SQUID, “Bright Green Field” (Warp, 2021)

Forse mai prima delle recenti riaperture le metropoli ci erano sembrate ubicazioni così scevre e aliene, quasi come se la pandemia avesse obnubilato il sublime industriale ballardiano delle grandi città e i cocci da raccogliere di una nazione in piena frattura post-brexit. Se queste sono le premesse, l’album di esordio degli Squid è tempo in pieno sesto.

Eterodossia nell’eterodossia, gli Squid iniziarono nel 2017 in ottimo spirito psych-rock, con un piede nella discografia di Robert Wyatt e l’altro in quella dei Talk Talk. Fu però la loro conversione alla scena post-punk revival londinese a renderli noti, ad assicurargli uno spazio nella compilation “Speedy Wunderground – Year 4”, oramai pietra miliare del genere, accompagnati dai chiacchieratissimi black midi, Tiña e Black Country, New Road. Se di questi ultimi si era già parlato in occasione del loro ottimo debutto a inizio anno, il post-punk a squarciagola di progetti come l’EP “Town Centre” del 2019 inquadrava gli Squid come parte di un’eccitante scena, battezzata “New Weird Britain” e sorta dal fermento culturale del pub The Windmill, a Brixton, testimone mai come ora dell’importanza della dimensione collettiva della musica. Ebbene, affiancati dalla produzione del mecenate cult Dan Carey (di lui sentiremo molto parlare nei prossimi anni), gli Squid non deludono.

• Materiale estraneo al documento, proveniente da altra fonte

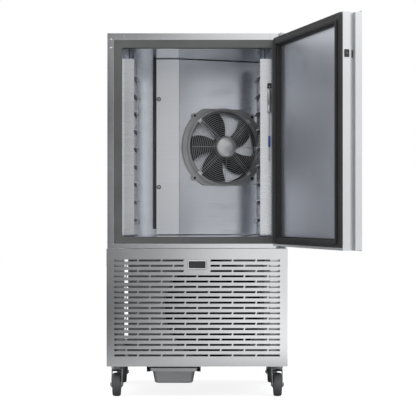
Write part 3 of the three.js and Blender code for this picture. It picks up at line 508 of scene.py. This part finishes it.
# ------------------------------------------------------------------ evaporator cover
# Folded stainless cover in front of the coil, flat on the left and angled behind the fan, so that
# the fan blows across the trays.
cover_steel = rolled_sheet("cover steel", (0.82, 0.835, 0.865), (3, 3, 260), 0.30, depth=0.03)
coat("evaporator_cover", cover_steel)
cover_low, cover_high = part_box("evaporator_cover")

# ------------------------------------------------------------------ fasteners of the cover
# Quarter-turn fasteners in zinc-plated steel hold the cover at its left edge. Each sits in a dark
# washer that keeps it from dropping out.
fastener_heights = (1.295, 0.897)
fastener_column = cover_low.x + 0.0105
fastener_seat = cover_low.y - 0.0003
fasteners = bmesh.new()
for height in fastener_heights:
    turned(fasteners, [
        (0, 0), (0.0072, 0), (0.0072, 0.0012), (0.0058, 0.0026), (0.002, 0.003), (0, 0.003),
    ], facing_front(fastener_column, fastener_seat, height), 28)
fit("cover_fasteners", fasteners, zinc, "cabinet")
# A near-black finish for screws, washers and rods, also laid as painted shade in a bend, a slot and
# a gap.
dark_parts_and_shade = moulded("dark parts and painted shade", (0.012, 0.012, 0.012), 0.8)
dishes = bmesh.new()
for height in fastener_heights:
    turned(dishes, [
        (0.0074, -0.0002), (0.0098, -0.0002), (0.0098, 0.0009), (0.0086, 0.0013),
        (0.0074, 0.0009), (0.0074, -0.0002),
    ], facing_front(fastener_column, fastener_seat, height), 28)
fit("fastener_washers", dishes, dark_parts_and_shade, "cabinet")

# ------------------------------------------------------------------ fold of the cover
# The stainless cover is bent along one line between its flat and its angled part. A fine dark
# strip along the bend is painted shade.
seam = bmesh.new()
fold_line = middle - 0.080
slab(
    seam,
    (fold_line - 0.0010, cover_low.y - 0.0003, cover_low.z + 0.001),
    (fold_line + 0.0002, cover_low.y + 0.0003, cover_high.z - 0.001),
)
fit("cover_fold_seam", seam, dark_parts_and_shade, "cabinet")

# ------------------------------------------------------------------ coil and its end plate
# The coil's painted end plate shows as a dark strip beside the cover, with the screws that hold
# the coil. The aluminium fins are behind the cover.
black_paint = moulded("black paint", (0.028, 0.029, 0.031), 0.42, grain=500.0)
coat("coil_end_plate", black_paint)
fins = rolled_sheet("mill fins", (0.90, 0.91, 0.92), (120, 6, 6), 0.55, cloud=0.03, depth=0.02)
coat("evaporator_coil", fins)
end_low, end_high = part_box("coil_end_plate")
screws = bmesh.new()
for height in (1.417, 1.066, 0.746):
    turned(
        screws, [(0, 0), (0.0036, 0), (0.0034, 0.0012), (0.0018, 0.002), (0, 0.002)],
        facing_front(end_high.x - 0.0072, end_low.y - 0.0002, height), 18,
    )
fit("end_plate_screws", screws, dark_parts_and_shade, "cabinet")

# ------------------------------------------------------------------ rack hangers
# Dark steel rods hang each rack from the ceiling of the chamber, one near the front and one at
# the back. The rack lifts off them for cleaning.
rack_low, rack_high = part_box("rack_left")
hanger_aside, hanger_gauge, hanger_top = 0.2897, 0.0019, 1.4785
hangers = bmesh.new()
for wall in (-1, 1):
    for depth in (rack_low.y + 0.0045, rack_high.y - 0.012):
        rod(hangers, [
            (middle + wall * hanger_aside, depth, height)
            for height in (rack_high.z - 0.001, hanger_top)
        ], hanger_gauge, 12)
fit("rack_hangers", hangers, dark_parts_and_shade, "cabinet")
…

“G.S.K.” apre il disco, una traccia tanto eclettica quanto cosparsa di riferimenti alla letteratura distopica, a partire dalla Concrete Island menzionata, esplicito rimando al romanzo di Ballard. È uno scenario che dipinge una Metropolis moderna, fra l’accecante presenza di uno stabilimento farmaceutico e la fitta strumentazione di trombe e sassofoni a simboleggiare il roboante accelerare delle auto. Per tutta la durata del disco è mantenuto questo gioco ritmato di tensione e rilascio che lascia spazio tanto alla sperimentazione (“Boy Racers”), quanto alle melodie dance-punk più orecchiabili e vibranti del primo EP (“Paddling”), sempre pronte a dissolversi in un turbinio di forze. Il cantato del batterista Ollie Judge, un punto di incontro fra Mark E. Smith e Andy Partridge, sovrasta progressioni armoniche degne di “Amnesiac” (“2010”), uno dei lavori più politici dei Radiohead, e il minimalismo di Steve Reich (“Documentary Filmmaker”). I temi che ricorrono durante l’album – capitalismo, propaganda, alienazione – sono sempre inquadrati a partire da una prospettiva letteraria (una su tutte, Anna Kavan), evitando così di risultare didascalici. I personaggi, abitanti di questo luminoso prato verde, sono in costante frizione, confusi fra i tintinnii concitati dei dispositivi elettronici della città e conversazioni indecifrabili. L’ultima traccia, “Pamphlets”, segue nella prima sezione la stessa formula alacre di “Narrator”, per poi rabbuiarsi e sfociare in toni più malinconici e intensi, con un narratore forse più che ironico, offuscato dalla propaganda reazionaria e complottista (“I don’t go outside / I’ve got flagpoles firmly in my sights”), per poi concludere l’album brusco e netto come era iniziato, fra il caos e le urla.

Un debutto barricadiero, che sposa alla perfezione gli sperimentalismi con la sua anima più propriamente pop. La belle époque del post-punk revival sembra aver raggiunto il suo apice quest’anno e la proposta krautrock degli Squid non è da meno. New Weird Britannia, rule the waves!